2022 Visiting Fellows

  • Elisabeth Perham
    Elizabeth Perham

    Elisabeth Perham is a PhD Candidate at UNSW Faculty of Law and Justice, and will be joining the School of Law at Western Sydney University as an Associate Lecturer in July 2022. She is an affiliate of the Gilbert + Tobin Centre of Public Law at UNSW. She teaches and researches in public law and constitutional law, and has particular research interests in constitutional transfers, constitutional law in small states, constitution-making, and gender and public law. Elisabeth holds an LLB (Hons) and BA (Hons) from Te Herenga Waka—Victoria University of Wellington, and an LLM from Harvard Law School, where she was a Frank Knox Memorial Fellow. Prior to commencing her postgraduate studies, Elisabeth was a Judge’s Clerk at the New Zealand Court of Appeal, and also worked as a management consultant at Boston Consulting Group, and as a Legal Policy Officer at the NSW Department of Justice.

  • Maria Dolhare

    Dr Dolhare is bilingual and double qualified legal practitioner in a civil law system and here in Australia.
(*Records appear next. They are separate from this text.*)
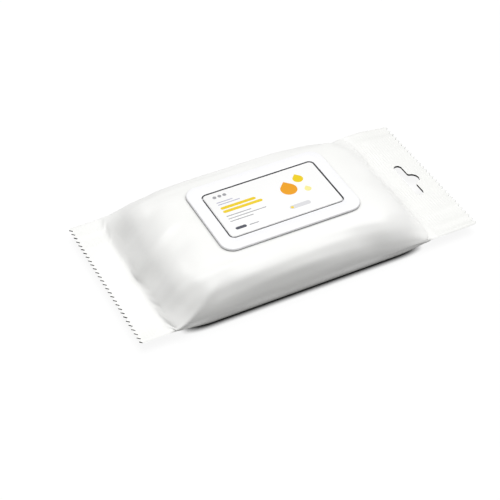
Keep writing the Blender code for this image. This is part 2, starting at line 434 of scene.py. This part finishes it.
def fullness(x, across):
    """0 on the seals, 1 along the filled body. The film climbs more slowly at its sides, across = 1."""
    plain_slack, slot_slack = (
        1 - amount * step(across, start, end) for amount, start, end in (PLAIN_SLACK, SLOT_SLACK)
    )
    plain = climb(PLAIN_RAMP, PLAIN_VALLEY, (x - PLAIN_EDGE_X) * plain_slack)
    slotted = climb(SLOT_RAMP, SLOT_VALLEY, (SLOT_EDGE_X - x) * slot_slack)
    return np.minimum(plain, slotted) / (TOP_Z - SEAL_Z)


def lowered(x):
    """0 on the seals, 1 where the underside lies on the ground."""
    return step(x - PLAIN_EDGE_X, 0, UNDERSIDE_RUN) * step(SLOT_EDGE_X + 2 * MM - x, 0, UNDERSIDE_RUN)


def fold(x, t, start, end, width, height, lean):
    """Height of one fold of FOLDS: tallest halfway, and steeper on one side where it leans."""
    a, b = np.array(start) * MM, np.array(end) * MM
    along = b - a
    length = np.hypot(*along)
    u = ((x - a[0]) * along[0] + (t - a[1]) * along[1]) / length**2
    across = ((x - a[0]) * -along[1] + (t - a[1]) * along[0]) / length
    spread = width * MM * (1 + lean * np.sign(across))
    fade = step(u, -0.15, 0.3) * (1 - step(u, 0.7, 1.15))
    return height * MM * fade * np.exp(-((across / spread) ** 2))


def top_relief(x, t, full):
    """How far the filled film stands off its smooth form, at t round the girth from the top's middle."""

    def relief(kind, seed, stretch=1.0):
        return kind[0] * soft_noise(x * stretch, t, kind[1], seed)

    on_slope = step(full, 0.02, 0.25) * (1 - step(full, 0.85, 1.0))
    lift = (relief(SWELL, 3) + relief(RUMPLE, 4)) * step(full, 0.0, 0.2)
    lift += relief(PLEATS, 5, stretch=0.16) * step(full, 0.0, 0.05) * (1 - step(full, 0.3, 0.9))
    lift += relief(STREAKS, 6, stretch=0.12) * step(np.abs(t), 30 * MM, 42 * MM)
    lift += relief(DENTS, 8) * on_slope
    for entry in FOLDS:
        lift += fold(x, t, *entry) * step(full, 0.0, 0.05)
    return lift


def seal_waves(x, y, full):
    """Height of the crimped seals: fine ribs across the pack, the sheet's curl and one raised corner."""
    flat = 1 - step(full, 0.0, 0.02)
    plain = step(PLAIN_EDGE_X - x, 1 * MM, 3 * MM)
    slotted = step(x - SLOT_EDGE_X, 0.0, 2 * MM)
    strength = slotted * (0.5 + 0.5 * soft_noise(x, y, 14 * MM, 11)) + PLAIN_RIB_SHARE * plain
    ribs = RIB_HEIGHT * np.sin(2 * pi * x / CRIMP_PITCH) * strength
    curl = SLOW_CURL[0] * soft_noise(x, y, SLOW_CURL[1], 12)
    curl += QUICK_CURL[0] * soft_noise(x, y, QUICK_CURL[1], 13)
    curl *= step(np.abs(x), 0.09, HALF_LENGTH)
    near_edge = step(x, 70 * MM, 86 * MM) * (1 - step(x, 92 * MM, 116 * MM))
    raised = RAISED_CORNER * step(y, 15 * MM, 56 * MM) * near_edge
    return flat * ribs + curl + raised


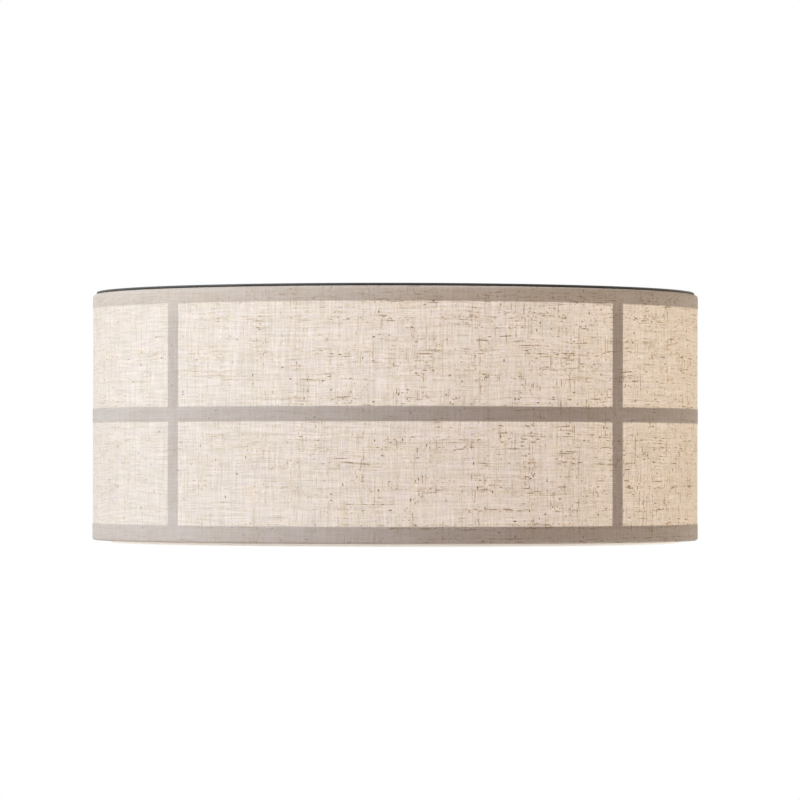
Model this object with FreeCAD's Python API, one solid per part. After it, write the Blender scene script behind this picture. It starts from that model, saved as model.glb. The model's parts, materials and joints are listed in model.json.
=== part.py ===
import FreeCAD, Part
import math
import os

# A drum ceiling light, in millimetres. Z = 0 is the ceiling and everything hangs below it.
# The front is -Y. Lamp pieces are drawn lying along +X and then turned to their place.

# How far a cutting shape reaches past what it cuts
past = 1.0

# Shade
shade_radius = 250.0
shade_top = -2.1
shade_height = 202.1
cloth = 0.5
panel_sink = 0.25
edge_roll_top = 3.0
edge_roll_bottom = 2.0
lining = 0.5
lining_gap = 0.03

# Frame of flat bar behind the lining
bar_width = 12.0
bar_thickness = 2.5
bar_gap = 0.05
top_band = 12.0
middle_band_top = -96.2
bottom_band = 13.7
upright_count = 4
upright_start_degrees = 45.0
lap_gap = 0.03

# Ledge and diffuser
ledge_width = 10.5
ledge_thickness = 1.5
diffuser_rim = 2.9
diffuser_gap = 1.0
diffuser_sheet = 2.0
diffuser_drop = 2.2
diffuser_edge = 1.6
seat_gap = 0.1

# Ceiling pan
rim_inset = 3.0
stud_reach = 8.32
pan_depth = 30.0
pan_sheet = 1.0
pan_corner = 4.0
hem_width = 4.0
hem_thickness = 1.8
reflector_inset = 13.0
reflector_sheet = 0.8
reflector_clearance = 1.0

# Bayonet that carries the shade
hanger_count = 3
hanger_start_degrees = 30.0
hanger_sheet = 1.5
hanger_top = -3.6
hanger_bottom = -20.0
stud_level = -12.0
stud_radius = 2.5
stud_clearance = 0.3
stud_collar = 4.5
stud_collar_length = 2.0
stud_head_height = 1.45
stud_bevel = 0.4
twist_degrees = 5.0
hanger_margin = 8.0
rivet_radius = 1.5
rivet_head = 2.75
rivet_head_height = 0.9
rivet_level = -8.0
rivet_inset = 3.0

# Crossbar on the ceiling
crossbar_length = 130.0
crossbar_width = 25.0
crossbar_sheet = 2.0
crossbar_corner = 5.0
slot_spacing = 70.0
slot_length = 20.0
slot_width = 5.0
pan_screw_spacing = 110.0
boss_radius = 3.6
boss_height = 3.0
thread_hole = 2.0
pan_screw_radius = 1.95
pan_screw_head = 4.0
pan_screw_head_height = 2.6
pan_screw_below_ceiling = 0.5
screw_hole_clearance = 0.3
screw_head_round = 0.8
thread_bevel = 0.6
recess_arm_share = 0.55
recess_slit_share = 0.12
recess_depth_share = 0.55

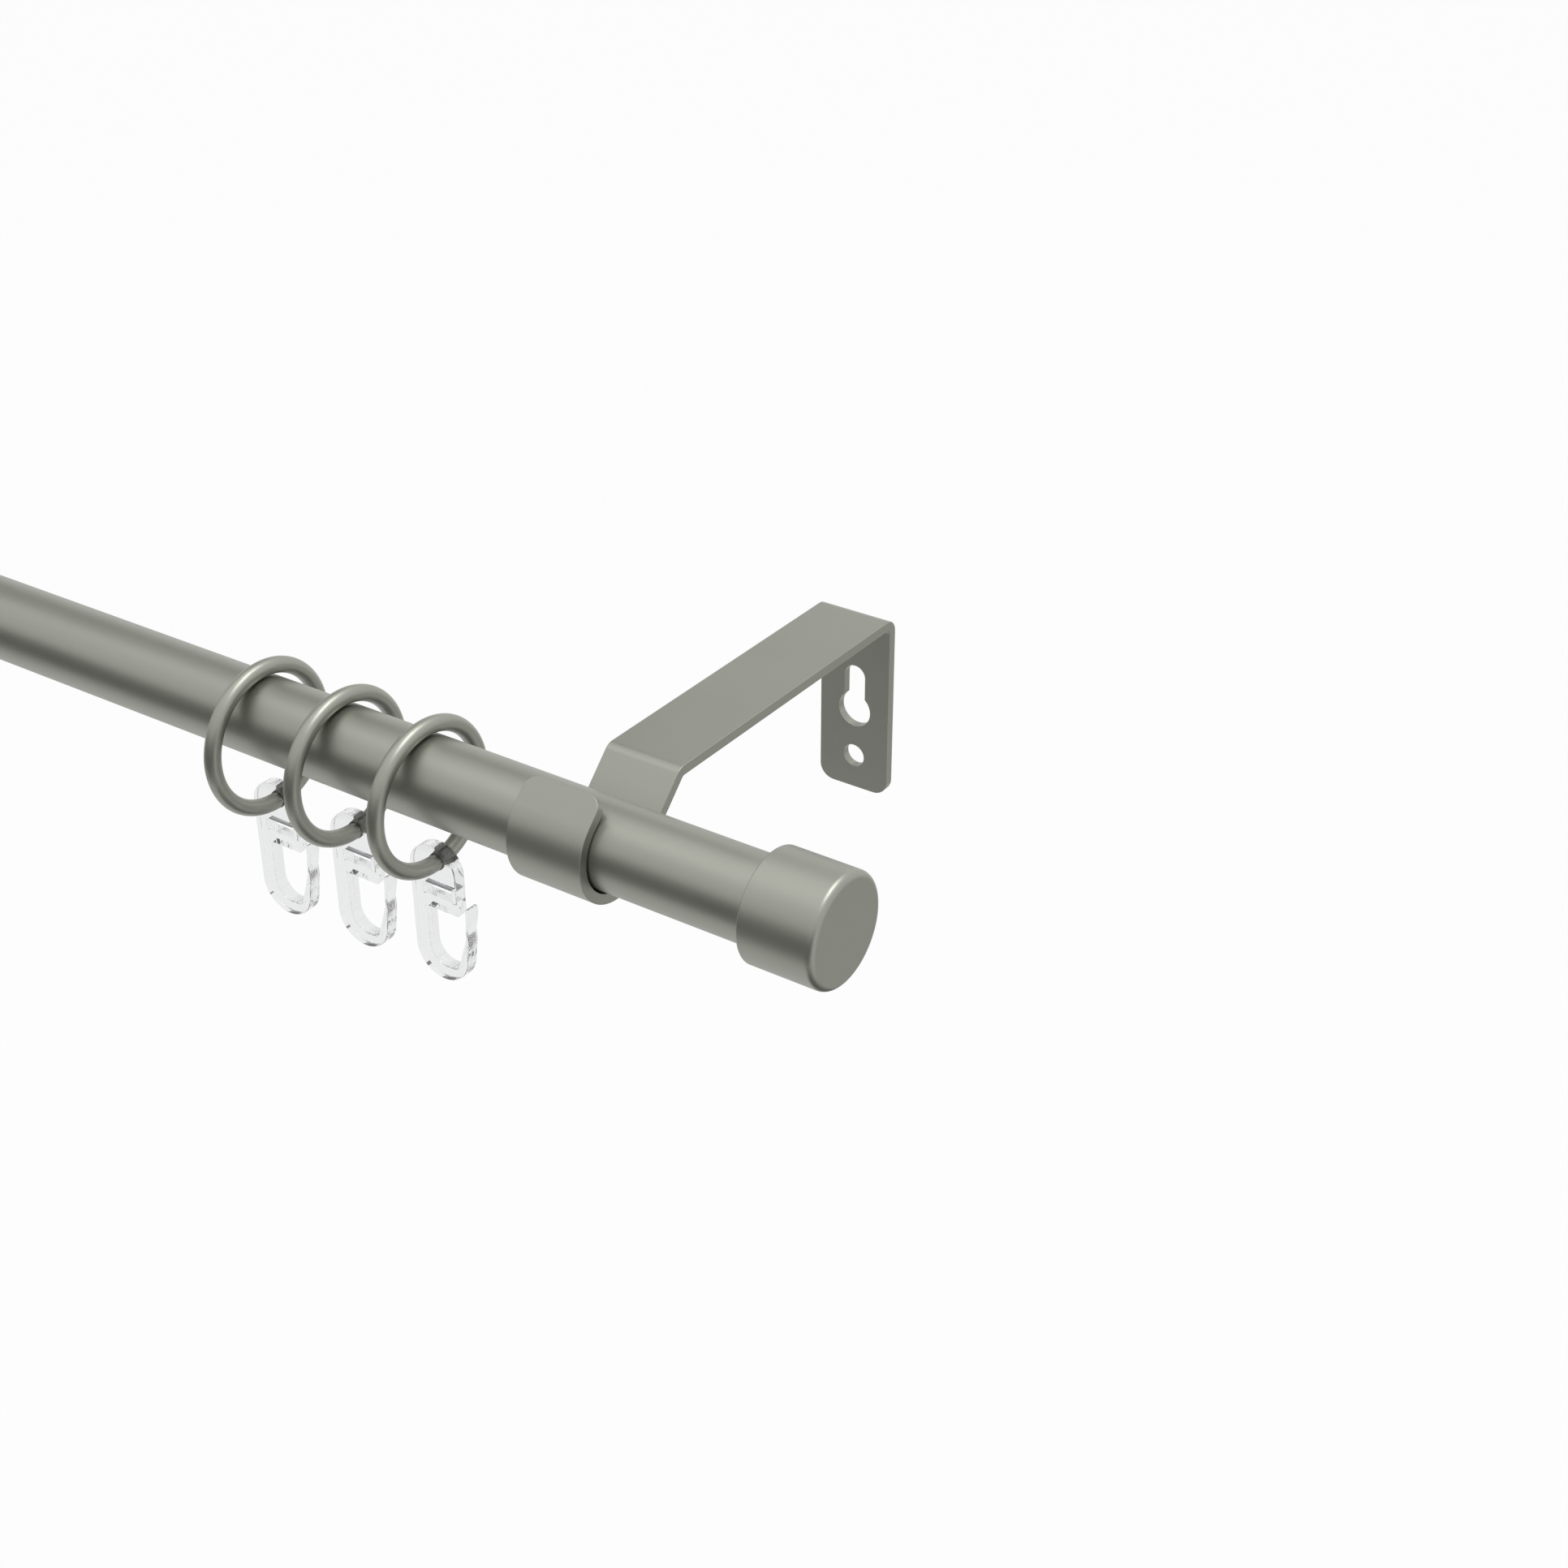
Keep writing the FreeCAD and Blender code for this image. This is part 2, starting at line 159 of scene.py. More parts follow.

Since 2013 she has been an academic at the TC Beirne School of Law at the University of Queensland teaching mainly property, land, and public international law.

    Her research applies critical theories and decolonial comparative law to the study of the incorporation of Indigenous-based legal principles and worldviews within constitutional texts traditionally informed by Western-based legal and epistemological principles.  Currently, her research examines how constitutional courts have interpreted, applied, and balanced constitutionally enshrined Indigenous and  Western-based notions of land, control, and management of natural resources and environmental protection to the resolution of land disputes. In the context of the increasingly lively debate about legal systems’ response to environmental, social and governance issues (ESG), her research focuses on analysing how constitutional courts grapple with the challenge of ‘reconciling the tensions between the pursuit of diversity and the promotion of social cohesion’ quite often involving seemingly irreconcilable legal principles, epistemologies, and worldviews. The aim is to shed light on some alternative solutions to issues impacting control and management over land, natural resources, and environmental protection in highly diverse inter-cultural societies.

  • Namita Wahi
    Namita Wahi

    Namita Wahi is a Senior Fellow at CPR, where she leads the Land Rights Initiative, and a Visiting Fellow at the Centre for Law and Social Transformation in Bergen. She holds an SJD (doctoral) degree from Harvard Law School, where she wrote her dissertation on “The Right to Property and Economic Development in India”. Namita’s doctoral dissertation traces the historical evolution of the right to property in the Indian Constitution from the colonial period until 1967. Namita’s research interests are broadly in the areas of property rights, social and economic rights, and eminent domain or expropriation law. She has written extensively on these issues in various academic journals and edited volumes, as well as newspapers and magazines. Namita has taught courses in these areas at Harvard University, both at the Law School and the Department of Government, and at the National University of Juridical Sciences, Kolkata.